**Exercise requirements**
The entire listing is to be repeated verbatim.

**Supplied data**
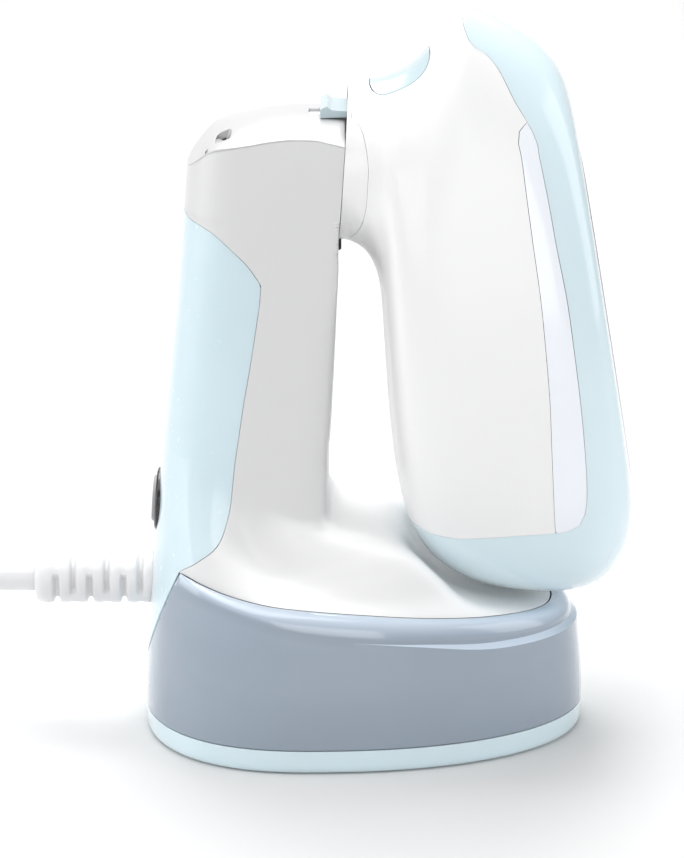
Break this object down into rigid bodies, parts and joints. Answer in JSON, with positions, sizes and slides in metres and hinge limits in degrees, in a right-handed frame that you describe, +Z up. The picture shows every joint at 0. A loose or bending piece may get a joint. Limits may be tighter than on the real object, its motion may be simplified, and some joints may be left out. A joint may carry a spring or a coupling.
{
  "type": "handheld garment steamer",
  "caption": "Foldable handheld garment steamer standing folded on its water tank: handle column with a swinging steam head, trigger, fold lock, power button and slide-off tank.",
  "frame": {"origin": "middle of the flat underside of the tank base, where the folded steamer rests on a table", "axes": "+Z up; +X is the direction the steam plate faces, away from the handle; the XZ plane is the middle of the object, and the user's right side is -Y"},
  "size_m": [0.1933, 0.088, 0.2069],
  "materials": {
    "white_plastic": "satin moulded",
    "inner_white_plastic": "matt moulded",
    "light_blue_plastic": "gloss, slightly milky",
    "smoky_tank_plastic": "gloss, tinted",
    "pearl_trim": "pearl gloss",
    "black_plastic": "fine satin",
    "grey_plastic": "satin",
    "cord_plastic": "soft matt",
    "silicone_hose": "soft matt",
    "black_rubber": "matt",
    "spring_steel": "bright",
    "cast_aluminium": "cast, lightly brushed",
    "brass": "plain",
    "board_green": "coated board"
  },
  "bodies": {
    "handle": {"body_shell": "white_plastic", "rear_cover": "light_blue_plastic", "handle_top_cap": "white_plastic", "hinge_hub": "cast_aluminium", "stop_bumper": "black_rubber", "lock_spring": "spring_steel", "button_bezel_ring": "black_plastic", "power_switch": "black_plastic", "strain_relief": "cord_plastic", "power_cord": "cord_plastic", "cord_clamp": "grey_plastic", "clamp_screw_left": "spring_steel", "clamp_screw_right": "spring_steel", "base_chassis": "inner_white_plastic", "inlet_spigot": "grey_plastic", "water_pump": "grey_plastic", "inlet_hose": "silicone_hose", "outlet_hose": "silicone_hose", "control_board": "board_green", "board_relay": "black_plastic"},
    "head": {"head_shell": "white_plastic", "front_bezel": "light_blue_plastic", "side_trim_left": "pearl_trim", "side_trim_right": "pearl_trim", "trigger_switch": "black_plastic", "trigger_spring": "spring_steel", "friction_washer": "inner_white_plastic", "neck_flange": "inner_white_plastic", "retaining_ring": "spring_steel", "steam_plate": "cast_aluminium", "plate_gasket": "black_rubber", "boiler_block": "cast_aluminium", "heating_element": "spring_steel", "thermostat": "spring_steel", "thermal_fuse": "brass", "heat_shield": "spring_steel", "steam_hose": "silicone_hose", "head_screw_left": "spring_steel", "head_screw_right": "spring_steel"},
    "trigger": {"steam_trigger": "light_blue_plastic"},
    "lock": {"fold_lock_slider": "light_blue_plastic"},
    "button": {"power_button": "grey_plastic"},
    "tank": {"water_tank": "smoky_tank_plastic", "tank_base": "light_blue_plastic", "filler_plug": "black_rubber", "tank_valve": "grey_plastic", "rubber_foot_1": "black_rubber", "rubber_foot_2": "black_rubber", "rubber_foot_3": "black_rubber", "rubber_foot_4": "black_rubber"}
  },
  "joints": [
    {"name": "head_fold", "type": "hinge", "parent": "handle", "child": "head", "pos_m": [-0.00545, 0, 0.164], "axis": [0.998, 0, -0.0628], "range_deg": [0, 180]},
    {"name": "trigger_press", "type": "slide", "parent": "head", "child": "trigger", "axis": [0.27, 0, -0.9629], "range_m": [0, 0.003], "stiffness_N_per_m": 400, "deforming": ["trigger_spring"]},
    {"name": "fold_lock_slide", "type": "slide", "parent": "handle", "child": "lock", "axis": [-1, 0, 0], "range_m": [0, 0.004], "stiffness_N_per_m": 300, "deforming": ["lock_spring"]},
    {"name": "power_button_press", "type": "slide", "parent": "handle", "child": "button", "axis": [0.9976, 0, -0.0698], "range_m": [0, 0.0012], "stiffness_N_per_m": 600},
    {"name": "tank_slide", "type": "slide", "parent": "handle", "child": "tank", "axis": [0, 0, -1], "range_m": [0, 0.045]}
  ]
}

**Solution to this exercise**
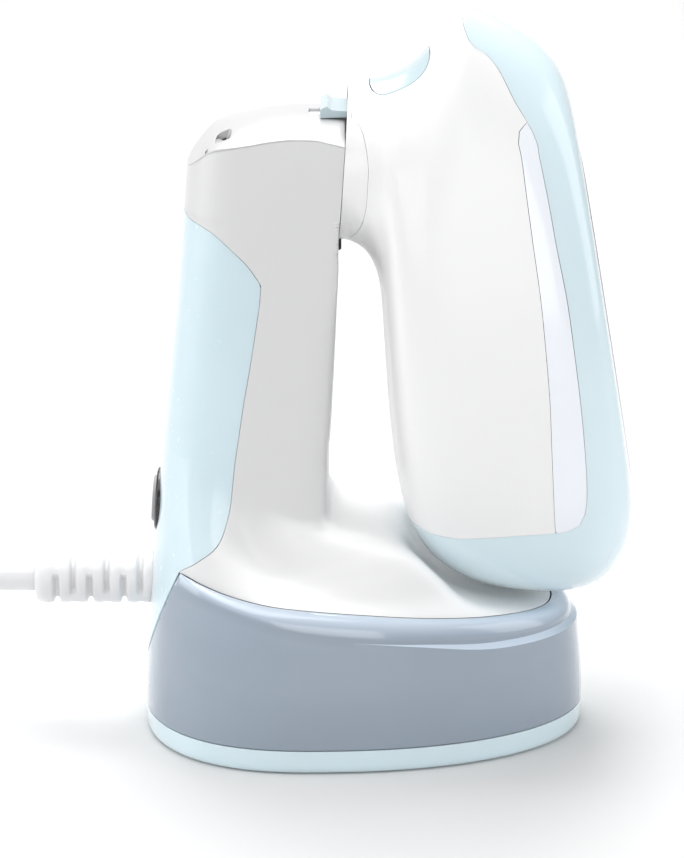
Break this object down into rigid bodies, parts and joints. Answer in JSON, with positions, sizes and slides in metres and hinge limits in degrees, in a right-handed frame that you describe, +Z up. The picture shows every joint at 0. A loose or bending piece may get a joint. Limits may be tighter than on the real object, its motion may be simplified, and some joints may be left out. A joint may carry a spring or a coupling.
{
  "type": "handheld garment steamer",
  "caption": "Foldable handheld garment steamer standing folded on its water tank: handle column with a swinging steam head, trigger, fold lock, power button and slide-off tank.",
  "frame": {"origin": "middle of the flat underside of the tank base, where the folded steamer rests on a table", "axes": "+Z up; +X is the direction the steam plate faces, away from the handle; the XZ plane is the middle of the object, and the user's right side is -Y"},
  "size_m": [0.1933, 0.088, 0.2069],
  "materials": {
    "white_plastic": "satin moulded",
    "inner_white_plastic": "matt moulded",
    "light_blue_plastic": "gloss, slightly milky",
    "smoky_tank_plastic": "gloss, tinted",
    "pearl_trim": "pearl gloss",
    "black_plastic": "fine satin",
    "grey_plastic": "satin",
    "cord_plastic": "soft matt",
    "silicone_hose": "soft matt",
    "black_rubber": "matt",
    "spring_steel": "bright",
    "cast_aluminium": "cast, lightly brushed",
    "brass": "plain",
    "board_green": "coated board"
  },
  "bodies": {
    "handle": {"body_shell": "white_plastic", "rear_cover": "light_blue_plastic", "handle_top_cap": "white_plastic", "hinge_hub": "cast_aluminium", "stop_bumper": "black_rubber", "lock_spring": "spring_steel", "button_bezel_ring": "black_plastic", "power_switch": "black_plastic", "strain_relief": "cord_plastic", "power_cord": "cord_plastic", "cord_clamp": "grey_plastic", "clamp_screw_left": "spring_steel", "clamp_screw_right": "spring_steel", "base_chassis": "inner_white_plastic", "inlet_spigot": "grey_plastic", "water_pump": "grey_plastic", "inlet_hose": "silicone_hose", "outlet_hose": "silicone_hose", "control_board": "board_green", "board_relay": "black_plastic"},
    "head": {"head_shell": "white_plastic", "front_bezel": "light_blue_plastic", "side_trim_left": "pearl_trim", "side_trim_right": "pearl_trim", "trigger_switch": "black_plastic", "trigger_spring": "spring_steel", "friction_washer": "inner_white_plastic", "neck_flange": "inner_white_plastic", "retaining_ring": "spring_steel", "steam_plate": "cast_aluminium", "plate_gasket": "black_rubber", "boiler_block": "cast_aluminium", "heating_element": "spring_steel", "thermostat": "spring_steel", "thermal_fuse": "brass", "heat_shield": "spring_steel", "steam_hose": "silicone_hose", "head_screw_left": "spring_steel", "head_screw_right": "spring_steel"},
    "trigger": {"steam_trigger": "light_blue_plastic"},
    "lock": {"fold_lock_slider": "light_blue_plastic"},
    "button": {"power_button": "grey_plastic"},
    "tank": {"water_tank": "smoky_tank_plastic", "tank_base": "light_blue_plastic", "filler_plug": "black_rubber", "tank_valve": "grey_plastic", "rubber_foot_1": "black_rubber", "rubber_foot_2": "black_rubber", "rubber_foot_3": "black_rubber", "rubber_foot_4": "black_rubber"}
  },
  "joints": [
    {"name": "head_fold", "type": "hinge", "parent": "handle", "child": "head", "pos_m": [-0.00545, 0, 0.164], "axis": [0.998, 0, -0.0628], "range_deg": [0, 180]},
    {"name": "trigger_press", "type": "slide", "parent": "head", "child": "trigger", "axis": [0.27, 0, -0.9629], "range_m": [0, 0.003], "stiffness_N_per_m": 400, "deforming": ["trigger_spring"]},
    {"name": "fold_lock_slide", "type": "slide", "parent": "handle", "child": "lock", "axis": [-1, 0, 0], "range_m": [0, 0.004], "stiffness_N_per_m": 300, "deforming": ["lock_spring"]},
    {"name": "power_button_press", "type": "slide", "parent": "handle", "child": "button", "axis": [0.9976, 0, -0.0698], "range_m": [0, 0.0012], "stiffness_N_per_m": 600},
    {"name": "tank_slide", "type": "slide", "parent": "handle", "child": "tank", "axis": [0, 0, -1], "range_m": [0, 0.045]}
  ]
}